Paylaş
Şubat ayında Amerika’da elektronik kitap geliri 90 milyon dolar, kağıda basılı kitap geliri ise 81.2 milyon dolardı.
Kağıda basılı kitap, tablet kitaplar karşısında pazar kaybederken...
Kağıda basılı gazete, tablet gazeteler karşısında pazar kaybetmeyecek mi?
Ben kaybedecek diyorum...
İtiraz, Yurtsan Atakan’dan geldi...
“Cengiz, kağıda basılı gazeteleri birebir iPad ekranına aktarmakla tablet yayıncılık yapanlara kanıyor” diyor.
Bu işte zoka yutmayacak kadar iyi bir tüketiciyim.
The Sun, NYT gibi dünyanın pek çok gazetesi birebir tablete aktarılıyor.
Bunun yanında tablete özgün uygulamaları da var.
Bizde de öyle olacak...
Daha geçenlerde yazdım; zete, dipnot gibi sadece tablet yayıncılık yapanlar çıkmaya başladı.
Büyük medya da bu alana girecek.
Şimdi sadece kağıda basılı sayfalarını aktarıyorlar.
Kaçınılmaz olarak yakın gelecekte tablete uygun yayıncılık da yapacaklar.
“Kağıda basılı yayıncılık bitti bitiyor, hafta sonu gazeteciliği önem kazanacak” derken tam da bunu söylüyordum işte.
Bu arada hafta sonu gazeteciliği dedim ya...
Hürriyet Pazar’ı bu haftadan itibaren daha iyi takip etmeye başlayın, şimdiden ayırtın...
Önümüzdeki dönemde Türk medyasının bu alanda atacağı ilk adımların sinyalidir bu.
Karacan&Demirören
“Milliyet ve Vatan gazetesi Ali Karacan&Erdoğan Demirören ortaklığına satıldı” haberi medyanın en çok konuşulan gündemi.
Bu gelişmenin şu etkileri var:
1- Dedenin kurduğu Milliyet en çok torununa yakışırdı. Üç kuşaktır yayıncı olan Karacan Ailesi’nin zaten bu kadar kenarda kalması Türk basınının eksiğidir.
2- Milliyet ve Vatan’ın, yayın çizgileriyle örtüşen hayat tarzlarına sahip patronajların eline geçmesi önemlidir.
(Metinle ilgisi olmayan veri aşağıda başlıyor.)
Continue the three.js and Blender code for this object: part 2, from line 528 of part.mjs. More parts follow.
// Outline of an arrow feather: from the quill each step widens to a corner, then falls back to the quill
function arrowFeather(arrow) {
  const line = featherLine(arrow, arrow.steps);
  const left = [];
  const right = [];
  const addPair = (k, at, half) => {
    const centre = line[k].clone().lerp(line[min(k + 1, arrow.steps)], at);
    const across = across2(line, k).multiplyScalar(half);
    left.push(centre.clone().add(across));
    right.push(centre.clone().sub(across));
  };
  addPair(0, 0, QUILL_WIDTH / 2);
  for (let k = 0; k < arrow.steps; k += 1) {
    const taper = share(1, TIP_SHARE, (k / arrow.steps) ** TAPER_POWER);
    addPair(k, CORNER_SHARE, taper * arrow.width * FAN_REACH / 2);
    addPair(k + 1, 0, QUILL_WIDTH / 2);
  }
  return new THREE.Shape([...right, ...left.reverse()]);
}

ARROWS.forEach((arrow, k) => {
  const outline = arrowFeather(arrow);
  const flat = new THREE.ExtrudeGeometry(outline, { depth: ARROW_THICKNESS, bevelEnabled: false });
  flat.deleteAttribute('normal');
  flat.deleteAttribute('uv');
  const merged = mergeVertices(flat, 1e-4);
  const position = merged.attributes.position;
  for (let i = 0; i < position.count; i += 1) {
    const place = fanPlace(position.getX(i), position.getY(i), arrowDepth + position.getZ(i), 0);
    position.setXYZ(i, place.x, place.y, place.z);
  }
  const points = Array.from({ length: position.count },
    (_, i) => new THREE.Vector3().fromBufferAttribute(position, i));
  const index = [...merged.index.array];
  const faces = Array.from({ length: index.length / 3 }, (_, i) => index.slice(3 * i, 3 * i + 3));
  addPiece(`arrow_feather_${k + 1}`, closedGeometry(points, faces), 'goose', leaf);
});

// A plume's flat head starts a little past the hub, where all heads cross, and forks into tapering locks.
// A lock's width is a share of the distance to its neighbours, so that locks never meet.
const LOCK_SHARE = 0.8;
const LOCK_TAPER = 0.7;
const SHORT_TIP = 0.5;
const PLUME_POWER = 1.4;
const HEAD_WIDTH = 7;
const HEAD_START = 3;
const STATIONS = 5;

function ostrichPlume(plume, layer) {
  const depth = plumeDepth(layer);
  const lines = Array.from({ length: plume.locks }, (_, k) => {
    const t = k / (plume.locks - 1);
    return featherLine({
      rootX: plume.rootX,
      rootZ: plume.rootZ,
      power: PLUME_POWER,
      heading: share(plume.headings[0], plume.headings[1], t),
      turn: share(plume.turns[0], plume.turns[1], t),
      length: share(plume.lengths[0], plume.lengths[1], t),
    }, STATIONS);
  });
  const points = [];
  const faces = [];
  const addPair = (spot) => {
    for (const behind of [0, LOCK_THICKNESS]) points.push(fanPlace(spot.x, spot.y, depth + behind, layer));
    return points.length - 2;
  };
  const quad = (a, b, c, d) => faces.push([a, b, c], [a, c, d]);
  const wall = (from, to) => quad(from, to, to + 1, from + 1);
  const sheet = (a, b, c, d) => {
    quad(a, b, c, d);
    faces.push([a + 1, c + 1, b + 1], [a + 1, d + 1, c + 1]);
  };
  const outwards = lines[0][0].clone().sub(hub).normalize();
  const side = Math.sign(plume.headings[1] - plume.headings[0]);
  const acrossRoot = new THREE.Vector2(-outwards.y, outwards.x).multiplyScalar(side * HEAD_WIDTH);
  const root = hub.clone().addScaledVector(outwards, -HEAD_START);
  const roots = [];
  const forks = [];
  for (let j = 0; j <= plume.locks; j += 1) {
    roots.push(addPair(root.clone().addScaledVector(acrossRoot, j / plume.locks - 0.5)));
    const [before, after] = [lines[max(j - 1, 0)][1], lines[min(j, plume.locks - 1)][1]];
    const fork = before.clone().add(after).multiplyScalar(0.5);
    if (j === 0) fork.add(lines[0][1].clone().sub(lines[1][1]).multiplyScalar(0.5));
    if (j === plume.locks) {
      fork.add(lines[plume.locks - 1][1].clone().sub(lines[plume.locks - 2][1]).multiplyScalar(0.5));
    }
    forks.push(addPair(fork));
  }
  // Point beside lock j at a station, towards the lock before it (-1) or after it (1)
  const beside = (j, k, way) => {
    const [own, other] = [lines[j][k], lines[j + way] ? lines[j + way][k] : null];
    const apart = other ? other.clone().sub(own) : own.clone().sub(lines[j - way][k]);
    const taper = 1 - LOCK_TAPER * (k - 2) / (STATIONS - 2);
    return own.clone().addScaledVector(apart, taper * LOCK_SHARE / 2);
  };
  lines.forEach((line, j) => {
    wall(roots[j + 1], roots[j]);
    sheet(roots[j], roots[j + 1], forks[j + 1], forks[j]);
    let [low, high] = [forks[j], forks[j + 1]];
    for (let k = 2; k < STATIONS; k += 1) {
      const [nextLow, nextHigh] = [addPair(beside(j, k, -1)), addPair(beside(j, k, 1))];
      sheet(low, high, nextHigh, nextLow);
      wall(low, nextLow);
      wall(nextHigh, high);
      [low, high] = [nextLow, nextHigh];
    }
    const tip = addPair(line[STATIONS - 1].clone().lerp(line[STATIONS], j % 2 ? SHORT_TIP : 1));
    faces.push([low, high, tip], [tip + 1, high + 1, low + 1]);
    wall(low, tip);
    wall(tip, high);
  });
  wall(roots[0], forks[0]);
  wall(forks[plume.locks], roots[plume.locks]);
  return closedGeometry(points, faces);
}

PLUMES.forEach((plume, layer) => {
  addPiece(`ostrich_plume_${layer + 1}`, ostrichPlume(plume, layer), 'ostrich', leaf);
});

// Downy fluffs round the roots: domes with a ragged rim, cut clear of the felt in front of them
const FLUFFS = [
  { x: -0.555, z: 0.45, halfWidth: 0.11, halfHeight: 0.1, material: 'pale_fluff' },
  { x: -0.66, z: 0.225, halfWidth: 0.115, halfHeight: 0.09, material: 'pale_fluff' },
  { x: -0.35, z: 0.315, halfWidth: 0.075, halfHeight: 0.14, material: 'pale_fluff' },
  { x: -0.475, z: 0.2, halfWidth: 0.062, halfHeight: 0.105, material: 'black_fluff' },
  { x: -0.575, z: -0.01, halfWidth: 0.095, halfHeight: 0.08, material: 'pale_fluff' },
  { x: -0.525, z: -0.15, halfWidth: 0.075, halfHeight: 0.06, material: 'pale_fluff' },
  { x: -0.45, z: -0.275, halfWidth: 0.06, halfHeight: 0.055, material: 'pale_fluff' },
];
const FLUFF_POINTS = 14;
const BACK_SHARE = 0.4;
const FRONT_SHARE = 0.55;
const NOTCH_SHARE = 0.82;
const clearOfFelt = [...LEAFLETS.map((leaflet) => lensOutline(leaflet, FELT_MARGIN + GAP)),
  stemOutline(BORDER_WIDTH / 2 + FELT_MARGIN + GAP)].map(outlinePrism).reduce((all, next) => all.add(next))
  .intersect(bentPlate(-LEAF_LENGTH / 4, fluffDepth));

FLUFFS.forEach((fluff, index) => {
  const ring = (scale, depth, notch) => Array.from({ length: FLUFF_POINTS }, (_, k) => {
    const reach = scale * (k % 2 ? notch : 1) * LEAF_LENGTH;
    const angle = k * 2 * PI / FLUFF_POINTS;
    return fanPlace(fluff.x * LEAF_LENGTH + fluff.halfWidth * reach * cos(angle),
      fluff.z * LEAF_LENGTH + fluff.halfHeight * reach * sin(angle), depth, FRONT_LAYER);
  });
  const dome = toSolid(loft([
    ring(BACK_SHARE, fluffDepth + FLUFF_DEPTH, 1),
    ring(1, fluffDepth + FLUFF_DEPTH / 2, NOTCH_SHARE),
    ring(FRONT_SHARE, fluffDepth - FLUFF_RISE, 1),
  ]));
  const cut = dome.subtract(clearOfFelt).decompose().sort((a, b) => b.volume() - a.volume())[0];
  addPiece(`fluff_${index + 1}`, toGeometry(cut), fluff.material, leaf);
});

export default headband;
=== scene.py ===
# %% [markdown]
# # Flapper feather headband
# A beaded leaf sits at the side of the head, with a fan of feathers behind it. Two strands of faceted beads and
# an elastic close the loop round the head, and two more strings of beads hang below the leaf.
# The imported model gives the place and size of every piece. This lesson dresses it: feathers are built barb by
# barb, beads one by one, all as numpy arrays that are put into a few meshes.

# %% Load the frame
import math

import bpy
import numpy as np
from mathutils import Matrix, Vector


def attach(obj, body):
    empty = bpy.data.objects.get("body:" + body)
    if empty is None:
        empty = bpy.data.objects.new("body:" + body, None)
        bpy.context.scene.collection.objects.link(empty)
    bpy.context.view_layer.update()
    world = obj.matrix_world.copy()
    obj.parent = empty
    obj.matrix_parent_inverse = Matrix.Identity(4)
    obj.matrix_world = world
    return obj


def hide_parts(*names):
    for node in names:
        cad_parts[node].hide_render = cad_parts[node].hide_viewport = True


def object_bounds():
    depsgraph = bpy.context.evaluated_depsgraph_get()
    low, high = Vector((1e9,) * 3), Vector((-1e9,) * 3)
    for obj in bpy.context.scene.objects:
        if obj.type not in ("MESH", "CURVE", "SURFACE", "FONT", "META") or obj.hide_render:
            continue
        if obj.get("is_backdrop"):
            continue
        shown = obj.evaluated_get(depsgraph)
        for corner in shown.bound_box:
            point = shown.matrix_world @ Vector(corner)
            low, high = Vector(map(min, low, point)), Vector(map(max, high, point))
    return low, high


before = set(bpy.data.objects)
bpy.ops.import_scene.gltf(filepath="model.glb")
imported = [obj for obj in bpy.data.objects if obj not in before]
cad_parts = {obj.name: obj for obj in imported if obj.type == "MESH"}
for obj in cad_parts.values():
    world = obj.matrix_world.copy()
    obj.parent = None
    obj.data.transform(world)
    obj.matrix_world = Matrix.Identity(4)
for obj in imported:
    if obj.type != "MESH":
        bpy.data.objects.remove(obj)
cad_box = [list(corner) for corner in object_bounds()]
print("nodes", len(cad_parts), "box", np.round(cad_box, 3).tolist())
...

Bu da yayın çizgilerinin çok değişmeyeceğine işaret eder.
3- Medyaya yeni bir oyuncu girmesi, Türk basını açısından da zenginliktir.
4- Demirören sermaye olarak güçlü, Karacan yayıncılık olarak... Milliyet ve Vatan için sipariş edilse, bu kadar doğru kombinasyon bulunamazdı...
5- Ali Karacan eğlencelidir, her şeyle ilgilidir, gezer, dünyayı bilir. Ömer Karacan daha da eğlencelidir.
Bu enerji ve dinamizmi eminim Milliyet ve Vatan’a da yansıtacaklardır.
Bu yüzden hoş geldin diyorum mahallenin yeni patronlarına...
Gazeteciye yaranılmaz!
Ünlüler motosiklet kullanırken kask takmaz, bizim magazin basını eleştirir.
Kask takar, bizim magazin basını dalga geçer.
Dün Milliyet Cadde’de bir başlık gördüm.
Okan Bayülgen’in güvenli motor sürüşüyle dalga geçmişler.
“İstinye Park’a hava indirme” başlığını atmışlar, motorcudan çok paraşütçüyü andırdığını yazmışlar.
Güldüm mü, güldüm...
Komik haber miydi, komikti...
Ama dedim ya, bu gazeteci milletine yaranılmaz. Bu ünlüler yanlış yapsa bir türlü, doğru yapsa bir türlü...
Sezen Aksu hangi programa çıkacak?
Sezen Aksu’nun bir TV programına çıkması olaydır...
Programlara katılmaz, röportaj vermez.
İki-üç yılda bir ekrana çıkar.
En son katıldığı program olarak “Beyaz Show”u hatırlıyorum, hani Beyaz’ın güller döktüğü...
Uzun süre sonra bir kez daha Sezen’i ekrana çıkmaya ikna eden birileri oldu.
Ercan Saatçi’nin “Mucize Nağmeler”ine çıkmaya tamam demiş Sezen Aksu...
Çekimleri önümüzdeki ay yapılacak programda Sezen Aksu sadece sanat müziği şarkıları söyleyecek.
TRT Müzik bu aralar iyi işlere imza atıyor.
“Mucize Nağmeler” Kral TV’de başladığı ilk günden bu yana çok iyi formattı. TRT Müzik’e de yakışmış.